Name: ____________________________
Major: ____________________________
How much time did you spend on this exercise? (Include 50 min. of discussion time).
_____________
Study questions:
Part I:
14. Why are there six reading frames, rather than three, in the query of a BLASTx search?
15. What will happen if you do not use the ciliate codon usage?
16. Why is the range in numbers of the query sequence three times as large as the range of numbers in the subject sequences for each hit in this search?
Why did you get so many more hits with the BLASTx search than you did with the BLASTn search of the same sequence?
17. The conserved domains are in the C-terminal half of the protein. What is the function of this conserved domain?
From your inspection of the conserved domains, what do you think a consensus sequence is?
Part II
1. The Tetr. cDNA #1 sequence was obtained as a RT-PCR artifact. What does that suggest the sequence is? That is, is it a clone of genomic DNA or cDNA? Is the sequence expected to contain introns or not?

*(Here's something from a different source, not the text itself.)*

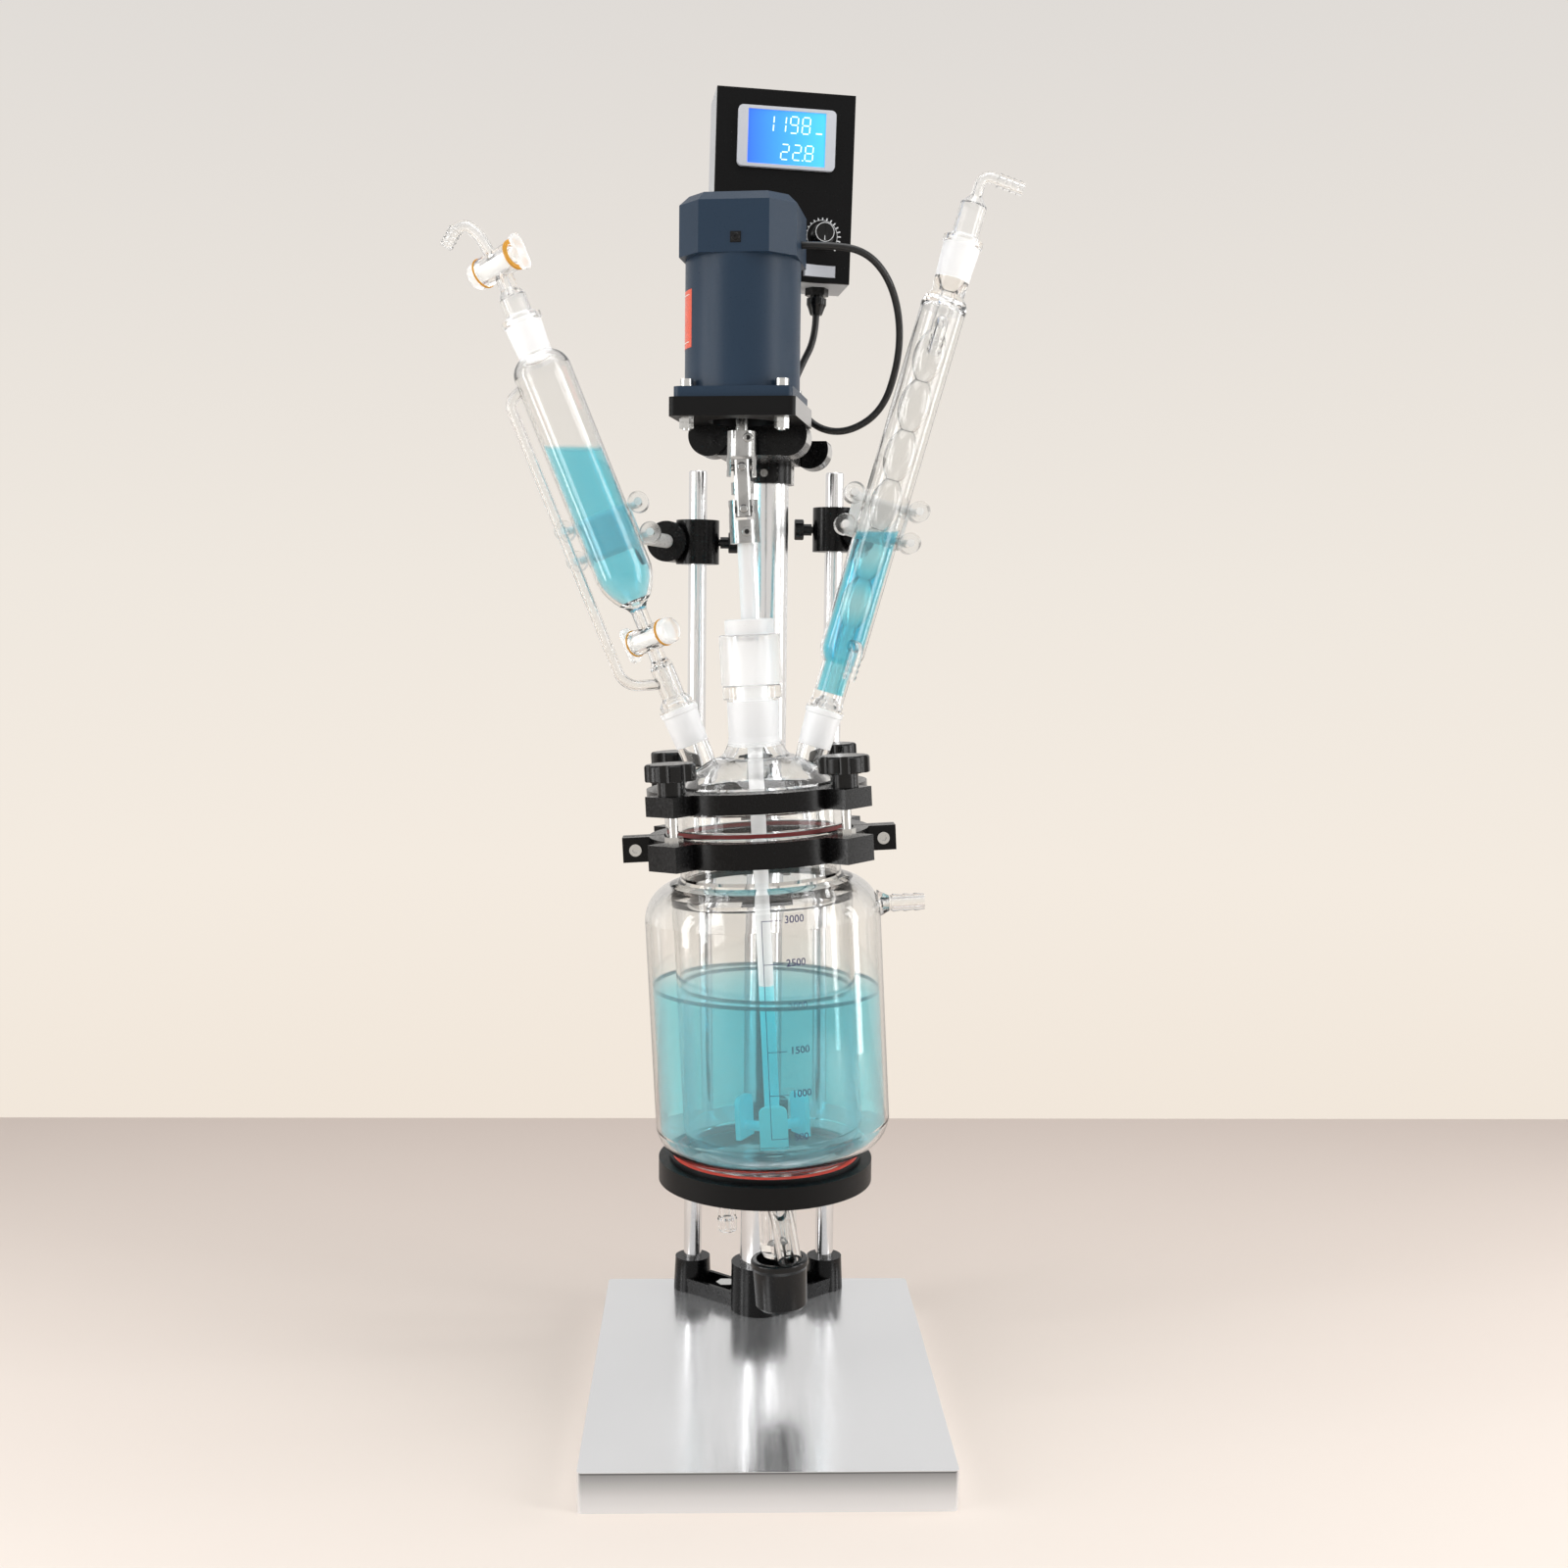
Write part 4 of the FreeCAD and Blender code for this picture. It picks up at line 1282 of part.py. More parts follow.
# Bent hose adapter in the condenser's socket
bend_outside = turned("BendOutside", cone_outline("CondenserSocketTop")[:-1] + [
    ("ConeCollar", "CondenserSocketTop + 1"), ("AdapterRadius", "CondenserSocketTop + 3"),
    ("AdapterRadius", "BendShoulder"), ("BendRadius", "BendNeckLow"), ("0", "BendNeckLow")])
bend_hollow = turned("BendHollow", [
    ("0", "CondenserSocketTop - ConeDepth"),
    (cone_foot + " - TubeWall", "CondenserSocketTop - ConeDepth"),
    (cone_foot + " - TubeWall", "BendShoulder - 1"), ("BendBore", "BendNeckLow - 1"),
    ("BendBore", "BendNeckLow"), ("0", "BendNeckLow")])
bend_slope = "(BendDrop / BendReach)"
bend_path = [("0", "0", "BendNeckLow - 1"), ("0", "0", "BendTop"),
             ("BendReach", "0", "BendTop - BendDrop")]
bend_tube = piped("BendTube", bend_path, "BendRadius")
bend_tube_bore = piped("BendTubeBore", bend_path[:2] + [
    ("BendReach + BarbRadius", "0", "BendTop - BendDrop - BarbRadius * " + bend_slope)],
    "BendBore")
bend_barb = barb("BendBarb", "BendReach - BendBarbStart",
                 at=("BendBarbStart", "0", "BendTop - BendBarbStart * " + bend_slope),
                 axis=(0, 1, 0), turn="atan2(BendReach; -BendDrop)")
bend_solid = fuse("BendSolid", [bend_outside, bend_tube, bend_barb])
node("condenser_adapter", cut("CondenserAdapter", bend_solid, [bend_hollow, bend_tube_bore],
                              inside="RightMouth"))

# ---------------------------------------------------------------------------------------
# Rod clamps: a boss on each side rod, an arm to a palm behind the tube, four sleeved prongs
# ---------------------------------------------------------------------------------------
bosses = []
fingers = []
sleeves = []
for word, side, tube, front in (("Left", -1, "FunnelRadius", "(SideTubeRadius + 2)"),
                                ("Right", 1, "CondenserRadius", "(-ProngFront)")):
    frame(word + "Grip", word + "Mouth",
          at=("0", "0", "ClampAlong + SideNeckAxial - " + mouth_places[word]))
    doc.recompute()
    spot = ["(%sGrip.Placement.Base.%s / 1mm)" % (word, letter) for letter in "xyz"]
    away = "(%d * RodSpread - %s)" % (side, spot[0])
    apart = "(RodPlace - %s)" % spot[1]
    far = "hypot(%s; %s)" % (away, apart)
    reach_along = "(%s * cos(asin(BossOffset / %s)))" % (far, far)
    swing = "(atan2(%s; %s) + %d * asin(BossOffset / %s))" % (away, apart, side, far)
    frame(word + "Arm", at=spot, turn="-" + swing)
    frame(word + "Cross", word + "Arm", at=("0", reach_along, "0"))
    clamp_height = spot[2] + " - BossHeight / 2"
    boss = cylinder(word + "BossRound", "BossRadius", "BossHeight",
                    at=("%d * RodSpread" % side, "RodPlace", clamp_height))
    cross_round = cylinder(word + "CrossRound", "CrossRadius", "CrossLength",
                           inside=word + "Cross", at=("0", "CrossLength / 2", "0"),
                           axis=(1, 0, 0), turn="90")
    rod_hole = cylinder(word + "RodHole", "RodRadius + SeatGap", "BossHeight",
                        at=("%d * RodSpread" % side, "RodPlace", clamp_height))
    arm_hole = cylinder(word + "ArmHole", "ArmRodRadius + SeatGap", "2 * CrossLength",
                        inside=word + "Cross", at=("0", "CrossLength", "0"),
                        axis=(1, 0, 0), turn="90")
    screw_turn = "0" if side < 0 else "180"
    frame(word + "Thumb", at=("%d * RodSpread" % side, "RodPlace", spot[2]), turn=screw_turn)
    screw_hole = cylinder(word + "ScrewHole", "ThumbScrewRadius + RunGap", "2 * BossRadius",
                          inside=word + "Thumb", at=("0", "0", "0"), axis=(0, 1, 0), turn="90")
    bosses.append(cut(word + "Boss", fuse(word + "BossSolid", [boss, cross_round]),
                      [rod_hole, arm_hole, screw_hole]))
    arm_bar = cylinder(word + "ArmBar", "ArmRodRadius", "CrossLength / 2 + 6 + %s - PalmPlace"
                       % reach_along, inside=word + "Arm",
                       at=("0", "PalmPlace + PalmThick / 2", "0"), axis=(1, 0, 0), turn="-90")
    palm = middle_block(word + "PalmBlock", "PalmWidth", "PalmThick",
                        "2 * (ProngSpread + ProngRadius + 2)",
                        at=("0", "PalmPlace", "-ProngSpread - ProngRadius - 2"))
    palm = softened(word + "Palm", palm, "5", lambda edge: edge.BoundBox.YLength < 0.01
                    and edge.BoundBox.XLength > 20)
    seat(palm, word + "Grip")
    pieces = [arm_bar, palm]
    for across in (-1, 1):
        for up in (-1, 1):
            name = "%sProng%s%s" % (word, "LR"[across > 0], "DU"[up > 0])
            reach = "(%s + SleeveRadius + SoftGap)" % tube
            points = [("%d * (PalmWidth / 2 - 5)" % across, "PalmPlace", "%d * ProngSpread" % up),
                      ("%d * %s" % (across, reach), front + " + SleeveLength + 5",
                       "%d * ProngSpread" % up),
                      ("%d * %s" % (across, reach), front + " + 1", "%d * ProngSpread" % up)]
            pieces.append(piped(name, points, "ProngRadius", 0.2, inside=word + "Grip"))
            tip = ("%d * %s" % (across, reach), front + " + SleeveLength",
                   "%d * ProngSpread" % up)
            outer = cylinder(name + "Sleeve", "SleeveRadius", "SleeveLength",
                             inside=word + "Grip", at=tip, axis=(1, 0, 0), turn="90")
            inner = cylinder(name + "SleeveBore", "ProngRadius + SeatGap", "SleeveLength",
                             inside=word + "Grip", at=tip, axis=(1, 0, 0), turn="90")
            sleeves.append(cut(name + "SleeveCut", outer, [inner]))
    fingers.append(fuse(word + "Fingers", pieces))
node("clamp_bosses", group("ClampBosses", bosses))
node("finger_clamps", group("FingerClamps", fingers))
node("clamp_sleeves", group("ClampSleeves", sleeves))
for word in ("Left", "Right"):
    name = word + "Thumbscrew"
    screw_start = "(RodRadius + FaceGap)"
    bar_piece = cylinder(name + "Bar", "ThumbScrewRadius",
                         "BossRadius + ThumbNeck - %s" % screw_start, at=("0", "0", screw_start))
    neck = cylinder(name + "Neck", "ThumbScrewRadius + 2", "ThumbNeck - 1",
                    at=("0", "0", "BossRadius + 1"))
    head = turned(name + "Head", [
        ("0", "BossRadius + ThumbNeck"), ("ThumbRadius", "BossRadius + ThumbNeck"),
        ("ThumbRadius", "BossRadius + ThumbNeck + ThumbThick"),
        ("0", "BossRadius + ThumbNeck + ThumbThick")],
        rounds=[("ThumbRadius", "BossRadius + ThumbNeck + ThumbThick", "1"),
                ("ThumbRadius", "BossRadius + ThumbNeck", "1")])
    frame(word + "ThumbAxis", word + "Thumb", axis=(0, 1, 0), turn="90")
    node(word.lower() + "_thumbscrew", fuse(name, [bar_piece, neck, head],
                                            inside=word + "ThumbAxis"))

# ---------------------------------------------------------------------------------------
# Drain valve: a clear body on the outlet, an open side arm and a knob with a cupped top
# ---------------------------------------------------------------------------------------
frame("DrainTurn", at=("0", "0", "DrainArmHeight"), turn="DrainArmTurn")
valve_body = turned("ValveBody", [
    ("0", "ValveBottom"), ("ValveRadius - 2", "ValveBottom"),
    ("ValveRadius - 2", "DrainKnobTop + 3"), ("ValveRadius", "DrainKnobTop + 8"),
    ("ValveRadius", "DishStart - FaceGap"), ("0", "DishStart - FaceGap")])
drain_path = [("0", "0", "0"), ("0", "-ValveRadius - 9", "-1"),
              ("0", "-DrainArmReach", "-DrainArmDrop")]
drain_arm = piped("DrainArm", drain_path, "DrainArmRadius", inside="DrainTurn")
drain_bore = piped("DrainArmBoreHole", drain_path[:2] + [
    ("0", "-1.03 * DrainArmReach", "-1.055 * DrainArmDrop")], "DrainArmBore", inside="DrainTurn")
valve_bore = cylinder("ValveBoreHole", "ValveBore", "DishStart - ValveBottom - 28",
                      at=("0", "0", "ValveBottom + 28"))
stem_room = cylinder("StemRoom", "DrainStemRadius + RunGap", "DishStart - ValveBottom",
                     at=("0", "0", "ValveBottom - 1"))
node("drain_valve", cut("DrainValve", fuse("DrainValveSolid", [valve_body, drain_arm]),
                        [drain_bore, valve_bore, stem_room], inside="Vessel"))
knob_outside = turned("DrainKnobOutside", [
    ("0", "DrainKnobLow"), ("DrainKnobRadius - 4", "DrainKnobLow"),
    ("DrainKnobRadius - 1", "DrainKnobLow + 3"), ("DrainKnobRadius", "DrainKnobTop - 8"),
    ("DrainKnobRim", "DrainKnobTop - 5"), ("DrainKnobRim", "DrainKnobTop"),
    ("0", "DrainKnobTop")], rounds=[("DrainKnobRim", "DrainKnobTop", "DrainKnobEdge")])
knob_cup = turned("DrainKnobCup", [
    ("DrainStemRadius", "DrainKnobTop - DrainCupDepth"),
    ("DrainCupRadius - 2", "DrainKnobTop - DrainCupDepth"),
    ("DrainCupRadius", "DrainKnobTop - DrainCupDepth + 2"), ("DrainCupRadius", "DrainKnobTop"),
    ("DrainStemRadius", "DrainKnobTop")])
knob_stem = cylinder("DrainStem", "DrainStemRadius", "DrainStemTop - DrainKnobTop + DrainCupDepth",
                     at=("0", "0", "DrainKnobTop - DrainCupDepth"))
node("drain_knob", fuse("DrainKnob", [cut("DrainKnobCupped", knob_outside, [knob_cup]), knob_stem],
                        inside="Vessel"))

# ---------------------------------------------------------------------------------------
# Check every object and write one STEP file for each sub-part
# ---------------------------------------------------------------------------------------
doc.recompute()
for item in doc.Objects:
    if "Invalid" in item.State or "Error" in item.State:
        raise RuntimeError("%s is %s" % (item.Name, item.State))
for piece in nodes:
    if piece.Shape.isNull() or not piece.Shape.isValid() or not piece.Shape.Solids:
        raise RuntimeError("%s has a bad shape" % piece.Label)
cable_spots = [FreeCAD.Vector(*[value(part) for part in point]) for point in cable_points]
cable_wire, cable_radii = smooth_path(cable_spots)
cable_section = math.pi * value("CableRadius") * value("CableRadius")
cable_volume = doc.getObject("MotorCable").Shape.Volume
print("cable bends", [round(radius, 1) for radius in cable_radii])
print("cable length %.1f, volume over length times section %.4f"
      % (cable_wire.Length, cable_volume / cable_wire.Length / cable_section))
os.makedirs("parts", exist_ok=True)
for piece in nodes:
    piece.Shape.exportStep("parts/%s.step" % piece.Label)
print("%d sub-parts written" % len(nodes))
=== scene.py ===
import bmesh
import bpy
import numpy as np
from mathutils import Matrix, Vector


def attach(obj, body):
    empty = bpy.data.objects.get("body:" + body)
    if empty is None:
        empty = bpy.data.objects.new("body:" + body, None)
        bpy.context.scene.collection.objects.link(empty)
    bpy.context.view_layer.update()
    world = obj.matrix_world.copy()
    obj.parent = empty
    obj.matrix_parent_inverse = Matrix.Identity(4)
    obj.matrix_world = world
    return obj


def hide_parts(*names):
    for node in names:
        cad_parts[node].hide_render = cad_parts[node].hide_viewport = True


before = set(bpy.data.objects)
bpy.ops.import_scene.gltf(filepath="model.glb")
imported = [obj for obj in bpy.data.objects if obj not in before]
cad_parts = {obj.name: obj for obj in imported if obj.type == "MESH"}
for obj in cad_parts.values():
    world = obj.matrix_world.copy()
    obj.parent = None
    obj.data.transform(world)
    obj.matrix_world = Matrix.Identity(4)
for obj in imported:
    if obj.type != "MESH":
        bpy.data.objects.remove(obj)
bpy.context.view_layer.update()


# Camera: a standing eye a little left of the column, looking slightly down over the whole
# stand with a normal lens. Nothing is out of focus.
def in_scene(name, data):
    """Puts data into the scene as an object at the origin."""
    thing = bpy.data.objects.new(name, data)
    bpy.context.scene.collection.objects.link(thing)
    return thing


camera = in_scene("camera", bpy.data.cameras.new("camera"))
camera.data.lens = 40.5
camera.location = (-0.0395, -1.372, 0.629)
camera.rotation_euler = np.radians((84.8, -0.66, -2.07))
bpy.context.scene.camera = camera
bpy.context.scene.view_settings.view_transform = "Standard"


# Room: a pale laminate bench top with a warm wall behind it. The wall is the world's own colour
# for anything seen directly, mirrored or through glass; other light comes from soft lamps.
def add(tree, kind, sockets, **settings):
    """Adds one shader node; a socket takes a number, a colour or another node's output."""
    node = tree.nodes.new("ShaderNode" + kind)
    for name, value in settings.items():
        setattr(node, name, value)
    for name, value in sockets.items():
        if isinstance(value, bpy.types.NodeSocket):
            tree.links.new(value, node.inputs[name])
        else:
            node.inputs[name].default_value = value
    return node


def paint(red, green, blue):
    """A colour of a chart, 0 to 255, as linear light with full opacity.

    A share c of 255 becomes ((c + 0.055) / 1.055) to the power 2.4, or c / 12.92 near black.
    """
    chart = np.array((red, green, blue)) / 255
    linear = np.where(chart > 0.04045, ((chart + 0.055) / 1.055) ** 2.4, chart / 12.92)
    return (*linear.tolist(), 1.0)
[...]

2. Which program and data base did you choose to determine the identity of the unknown cDNA clone?
If you did not do BLASTx, do that now. If you did not choose BLASTx at first, what is the difference between the result you got and the one with BLASTx?
What is the likely function of the Tetrahymena gene for which you have the partial cDNA clone?
What is the expect value for the best match? __________
4. What part of the subject proteins aligns with your query sequence?
What part of the gene encoded by the partial cDNA clone is likely to be missing?
5. Which BLAST program did you use to obtain additional DNA sequence for your gene?
How do you explain that fact that the query sequence matches to two different parts of the scaffold?
6. Computers are fast and powerful, but they don’t think. How would you revise the alignment of the cDNA clone with the genomic clone?